Или вот еще, снова через страницу:

«Пробирался я в болото за бекасами; натолковали мне про это болото другие охотники. Гляжу, сидит на поляне перед избушкой купеческий приказчик, свежий и ядреный, как лущеный орех, сидит, ухмыляется, чему – неизвестно. И спросил я его: «Где, мол, тут болото, и водятся ли в нем бекасы?» – «Пожалуйте, пожалуйте, – запел он немедленно и с таким выражением, словно я его рублем подарил, – с нашим удовольствием-с, болото первый сорт; а что касательно до всякой дикой птицы – и боже ты мой! – в отличном изобилии имеется». Я отправился, но не только никакой дикой птицы не нашел, самое болото давно высохло. Ну скажите мне на милость, зачем врет русский человек?»

– Это слишком резко! Это еще не вся правда, – возразите вы, пожалуй.

Верно, не вся. Но признаемся по крайней мере, что этим горестным заметкам Тургенева возразить нечем – разве что самим фактом его писательского существования в столь безрадостном этническом интерьере. Один из парадоксов русского XIX столетия состоит в том, что в малоразвитой, полуграмотной стране была создана великая словесность, по сей день превосходящая своим этико- философским и эстетическим опытом все написанное в веке ХХ-м. Когда наступят дни Страшного суда и перед вратами Петра предстанут трепещущие племена и народы, единственное, что сможет повергнуть Россия к престолу Господа, так это свою литературу.

Но вернемся к теме, заявленной в названии. Ну, хорошо, наши крикливые постмодернисты

Напылили вокруг, накопытили —

и пропали «под ветра свист». Сергей Костырко, а вслед за ним Павел Басинский и Капитолина Кокшенева правы, наверное: постмодернизм в России издох. Он еще дергается, вычисляет «своих людей» на телевидении, в «Независимой газете», «Вагриусе», вешает лапшу западным славистам, но это так, отложенная кончина, «жизнь после смерти». В приличном литературном обществе ему уже отказано.

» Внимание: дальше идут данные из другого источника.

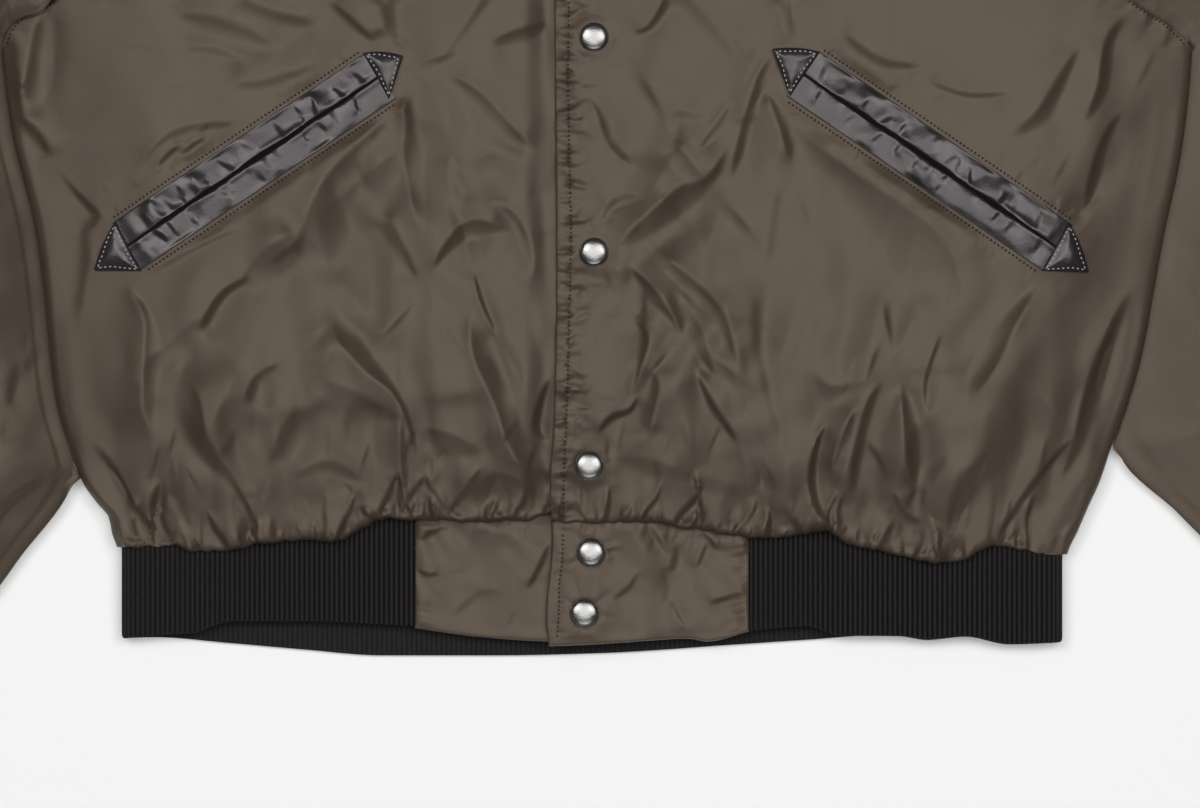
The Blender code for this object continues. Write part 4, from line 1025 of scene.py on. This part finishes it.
def make_cuff(name, table):
    inner_end, outer_end = (np.array(table[-1][i : i + 2], float) for i in (0, 2))
    across = (outer_end - inner_end) / np.linalg.norm(outer_end - inner_end)
    along = np.array([across[1], -across[0]])
    along = -along * np.sign(along[1])
    start = (inner_end + outer_end) / 2 + along * GAP
    radius = CUFF_TOP / 2
    straight, bend = 2 * (CUFF_HALF - radius), math.pi * radius
    whole = 2 * (straight + bend)
    ribs = round(whole / KNIT / 2) * 2
    run = np.arange(ribs * RIB_COLUMNS) * whole / (ribs * RIB_COLUMNS)
    lengths = CUFF_LENGTH * np.concatenate([[0, 0.01, 0.03], np.linspace(0.06, 0.94, 12), [0.97, 0.99, 1]])

    def ring_points(r, length):
        half = straight / 2
        turn = np.clip(run - straight, 0, bend) / radius
        back = np.clip(run - straight - bend, 0, straight)
        turn_back = np.clip(run - 2 * straight - bend, 0, bend) / radius
        angle = math.pi / 2 - turn - turn_back
        middle = -half + np.clip(run, 0, straight) - back
        aside = middle + r * np.cos(angle)
        xy = start + length * along + aside[:, None] * across
        return np.concatenate([xy, (radius + r * np.sin(angle))[:, None]], axis=1)

    def surface(depth, groove):
        rings = []
        for length in lengths:
            end = 1.2 * (1 - roll(min(length, CUFF_LENGTH - length), 1.8)) if depth == 0 else 0.0
            rings.append(ring_points(radius - depth - end - groove, length))
        return np.array(rings)

    outer = surface(0.0, rib_groove(run))
    piece = shell(name, outer, surface(RIB, 0.0), 1, KNITTED, closed=True)
    mark_ribs(piece, run, len(lengths))
    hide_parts(name)


# ---------------------------------------------------------------- hem band, collar and tabs


def band_path(right_end, left_start, fold, radius):
    """Columns of a band that runs from the right front round the back to the left front.

    Gives how far along each is, a function of the depth under the ribs' crests that gives x and z, and where
    it lies: 1 in front, -1 behind.
    """
    middle = fold - radius
    first, second, third = right_end + middle, 2 * middle, middle - left_start
    bend = math.pi * radius
    whole = first + second + third + 2 * bend
    count = round(whole / KNIT) * RIB_COLUMNS
    run = np.linspace(0, whole, count + 1)
    turn = np.clip(run - first, 0, bend) / radius
    turn_back = np.clip(run - first - bend - second, 0, bend) / radius
    angle = turn + turn_back
    centre = right_end - np.clip(run, 0, first) + np.clip(run - first - bend, 0, second)
    centre = centre - np.clip(run - first - 2 * bend - second, 0, third)
    where = np.cos(angle)

    def place(depth):
        return centre - (radius - depth) * np.sin(angle), radius + (radius - depth) * where

    return run, place, where


def make_band(name, right_end, left_start, fold, radius, edge):
    run, place, where = band_path(right_end, left_start, fold, radius)
    shares = np.concatenate([[0, 0.012, 0.035], np.linspace(0.08, 0.92, 10), [0.965, 0.988, 1]])
    groove = rib_groove(run) * (1 - 0.4 * (where < -0.99))

    def surface(depth, groove):
        rows = []
        for share in shares:
            end = 1.3 * (1 - roll(share, 0.05)) if depth == 0 else 0.0
            x, z = place(depth + end + groove)
            rows.append(np.stack(edge(x, share, where, z), axis=-1))
        return np.array(rows)

    piece = shell(name, surface(0.0, groove), surface(RIB, 0.0 * groove), 1, KNITTED)
    mark_ribs(piece, run, len(shares))
    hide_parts(name)


def hem_edge(x, share, where, z):
    """A point of the hem rib, whose upper edge is sewn under the fronts and against the back."""
    front_low = np.where(x < 0, smooth(RIB_FRONT_RIGHT)(x), smooth(RIB_FRONT_LEFT)(x))
    front_high = np.where(x < 0, HEM[-1](-x), HEM[1](x)) + SEWN_UNDER
    back_low, back_high = smooth(RIB_BACK)(x), back_waist(x) - GAP
    in_front = np.maximum(where, 0.0)
    low = in_front * front_low + (1 - in_front) * back_low
    high = np.where(where > 0.999, front_high, back_high)
    at_fold = ease(RIB_HALF - 14, RIB_HALF - 8, np.abs(x))
    high = high + (np.minimum(back_high, front_high - SHELL) - high) * at_fold
    return x, low + share * (high - low), z


def collar_edge(x, share, where, z):
    """A point of the collar, whose upper edge leans in."""
    from_middle = np.minimum(np.abs(x), NECK_X)
    mix = (1 + where) / 2
    front, back = (neckline(from_middle, low) for low in (FRONT_NECK_Y, BACK_NECK_Y))
    low = mix * front + (1 - mix) * back + COLLAR_GAP
    rise = COLLAR_HIGH - 4 * mix * (1 - from_middle / NECK_X) - 12 * ease(0.78, 1.0, from_middle / NECK_X)
    return x * (1 - 0.06 * share), low + share * rise, z


TAB_CELL, TAB_LOW = 1.0, (-104.0, -4.0)


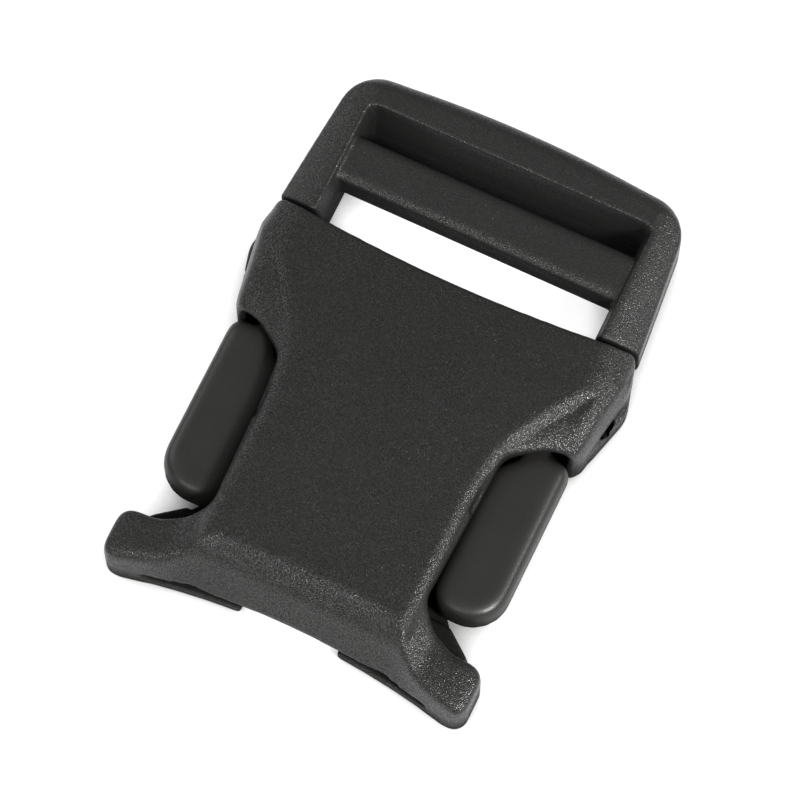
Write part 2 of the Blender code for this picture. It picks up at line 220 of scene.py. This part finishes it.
def relax(mesh, rounds, weight=1.0):
    """Average each point with its neighbours, rounds times, which rounds every edge off."""
    points = points_of(mesh)
    pairs = edges_of(mesh)
    count = len(points)
    degree = np.bincount(pairs.ravel(), minlength=count).astype(float)
    step = 0.5 * np.broadcast_to(weight, (count,))[:, None]
    for _ in range(rounds):
        total = np.empty_like(points)
        for axis in range(3):
            values = points[:, axis]
            total[:, axis] = np.bincount(pairs[:, 0], values[pairs[:, 1]], count)
            total[:, axis] += np.bincount(pairs[:, 1], values[pairs[:, 0]], count)
        points += step * (total / degree[:, None] - points)
    set_points(mesh, points)


def rounds_for(radius, voxel):
    """How many rounds of relax() round an edge off to about this radius."""
    return max(1, round(2.2 * (radius / voxel) ** 2))


# ---------------------------------------------------------------- making pieces
def link(name, data):
    """A new object with this name and data, in the scene."""
    item = bpy.data.objects.new(name, data)
    bpy.context.scene.collection.objects.link(item)
    return item


def evaluated(item, kind, **settings):
    """The item with one modifier applied."""
    modifier = item.modifiers.new(kind.lower(), kind)
    for key, value in settings.items():
        setattr(modifier, key, value)
    bpy.context.view_layer.update()
    result = item.evaluated_get(bpy.context.evaluated_depsgraph_get())
    mesh = bpy.data.meshes.new_from_object(result)
    item.modifiers.clear()
    item.data = mesh
    return item


def remesh(item, voxel):
    return evaluated(item, "REMESH", mode="VOXEL", voxel_size=voxel * MM, adaptivity=0.0)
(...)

Что же нового в нем появилось?

Неожиданно в нем появилась писательская генерация, которую можно было бы назвать новыми разночинцами. Это такое постсоветское поколение интеллигентных босяков, не сумевших вписаться в меняющуюся действительность и поэтому судящих ее очень строго, а заодно всякую действительность, потому что, судя по автобиографическому пласту их прозы, они и в советские времена находились не в ладах с жизнью. В литературные столицы они прибыли, как правило, из социально-географической глубинки, надлежащей культурной выправкой не обладают, изяществом литературных манер тоже, но имеют за плечами жизненный опыт, какой не снился хилым интеллектуалам столичной выпечки. Правда, это опыт не работников, а скорее бичей, но писательская профессия с этим как-то неуловимо (М. Горький) связана.

Бичами становятся в двух случаях. В первом – из-за переизбытка жизненных сил, желания посмотреть мир и в нем утвердиться, а во втором случае – из неспособности сообразовать свое поведение с элементарными нормами человеческого общежития. Первые в конце концов становятся брынцаловыми, а вторые – писателями. Вопрос, однако, в том, извлекли ли эти вторые из своих скитальческих университетов философские смыслы жизни или продолжают барахтаться в ее эмпирическом потоке.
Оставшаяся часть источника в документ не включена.